● **SHORT TASK**: All of the data must be printed exactly; please include every line.

========================================

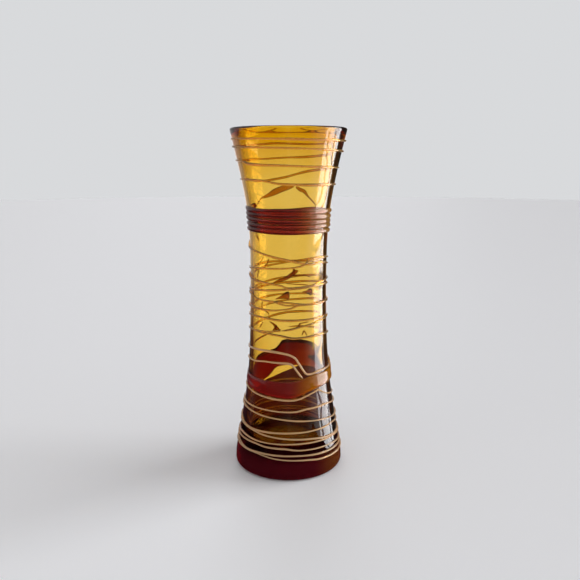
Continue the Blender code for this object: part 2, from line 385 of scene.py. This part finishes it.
# Routes of the threads, a turn to a list: (azimuth in degrees from the front, height in millimetres).
RIM_TURNS = [
    [(-85, 290.5), (-35, 290), (0, 289.5), (30, 289), (70, 289), (120, 289.5)],
    [(-170, 291), (-140, 289.5), (-95, 285), (-25, 283), (25, 282), (95, 280), (150, 278)],
    [(-140, 275.5), (-95, 273), (-65, 273), (-45, 270), (-5, 269), (30, 268), (95, 266.5), (148, 265)],
    [
        (-172, 258.5), (-135, 255), (-95, 257.5), (-35, 257), (-10, 254.5), (30, 253.5), (90, 253),
        (145, 251.5), (170, 250),
    ],
]
NECK_TURNS = [
    [(-100, 206), (-86, 200), (-50, 197), (-5, 192), (35, 187.5), (55, 188), (85, 185), (180, 181)],
    [
        (-90, 181), (-55, 183), (-10, 184.5), (12, 185.5), (24, 187.5), (33, 191.5), (45, 192),
        (85, 190.5), (180, 180),
    ],
    [(-80, 174.5), (-65, 173), (-12, 170), (0, 168), (35, 169), (60, 171), (85, 172), (180, 166)],
    [(-100, 162), (-45, 164.5), (-10, 166.5), (20, 168), (55, 168.5), (85, 167), (180, 161)],
    [(-90, 159), (-65, 158.5), (-50, 156.5), (-5, 155.5), (35, 153), (85, 153), (180, 150)],
    [(-75, 148), (-35, 148), (0, 150), (18, 153), (60, 153), (90, 151), (180, 144)],
    [(-90, 139.5), (-60, 141), (-40, 141), (-5, 140), (20, 140), (60, 140), (85, 138.5), (180, 132)],
    [(-95, 126.5), (-60, 128), (-15, 127), (10, 124.5), (40, 125), (85, 123), (180, 117.5)],
]
HOOK_TURNS = [
    [
        (-170, 115.5), (-95, 109.5), (-50, 112), (-25, 112.5), (-4, 111), (5, 109), (9, 107.4),
        (11.5, 105.6), (14, 103), (22, 94.8), (24.5, 92.8), (28, 91.9), (35, 92), (45, 93), (90, 92),
        (110, 92.5),
    ],
]
RETURN_TURNS = [
    [
        (-95, 100), (-55, 101), (-30, 103), (-10, 103), (0, 102.6), (4, 101.8), (7, 100.2), (9, 98.4),
        (20, 88.5),
    ],
]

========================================

● **COMPLETE ANSWER**:
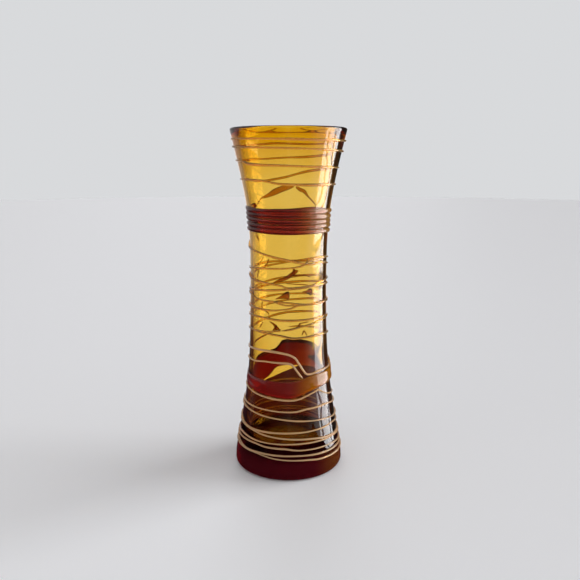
Continue the Blender code for this object: part 2, from line 385 of scene.py. This part finishes it.
# Routes of the threads, a turn to a list: (azimuth in degrees from the front, height in millimetres).
RIM_TURNS = [
    [(-85, 290.5), (-35, 290), (0, 289.5), (30, 289), (70, 289), (120, 289.5)],
    [(-170, 291), (-140, 289.5), (-95, 285), (-25, 283), (25, 282), (95, 280), (150, 278)],
    [(-140, 275.5), (-95, 273), (-65, 273), (-45, 270), (-5, 269), (30, 268), (95, 266.5), (148, 265)],
    [
        (-172, 258.5), (-135, 255), (-95, 257.5), (-35, 257), (-10, 254.5), (30, 253.5), (90, 253),
        (145, 251.5), (170, 250),
    ],
]
NECK_TURNS = [
    [(-100, 206), (-86, 200), (-50, 197), (-5, 192), (35, 187.5), (55, 188), (85, 185), (180, 181)],
    [
        (-90, 181), (-55, 183), (-10, 184.5), (12, 185.5), (24, 187.5), (33, 191.5), (45, 192),
        (85, 190.5), (180, 180),
    ],
    [(-80, 174.5), (-65, 173), (-12, 170), (0, 168), (35, 169), (60, 171), (85, 172), (180, 166)],
    [(-100, 162), (-45, 164.5), (-10, 166.5), (20, 168), (55, 168.5), (85, 167), (180, 161)],
    [(-90, 159), (-65, 158.5), (-50, 156.5), (-5, 155.5), (35, 153), (85, 153), (180, 150)],
    [(-75, 148), (-35, 148), (0, 150), (18, 153), (60, 153), (90, 151), (180, 144)],
    [(-90, 139.5), (-60, 141), (-40, 141), (-5, 140), (20, 140), (60, 140), (85, 138.5), (180, 132)],
    [(-95, 126.5), (-60, 128), (-15, 127), (10, 124.5), (40, 125), (85, 123), (180, 117.5)],
]
HOOK_TURNS = [
    [
        (-170, 115.5), (-95, 109.5), (-50, 112), (-25, 112.5), (-4, 111), (5, 109), (9, 107.4),
        (11.5, 105.6), (14, 103), (22, 94.8), (24.5, 92.8), (28, 91.9), (35, 92), (45, 93), (90, 92),
        (110, 92.5),
    ],
]
RETURN_TURNS = [
    [
        (-95, 100), (-55, 101), (-30, 103), (-10, 103), (0, 102.6), (4, 101.8), (7, 100.2), (9, 98.4),
        (20, 88.5),
    ],
]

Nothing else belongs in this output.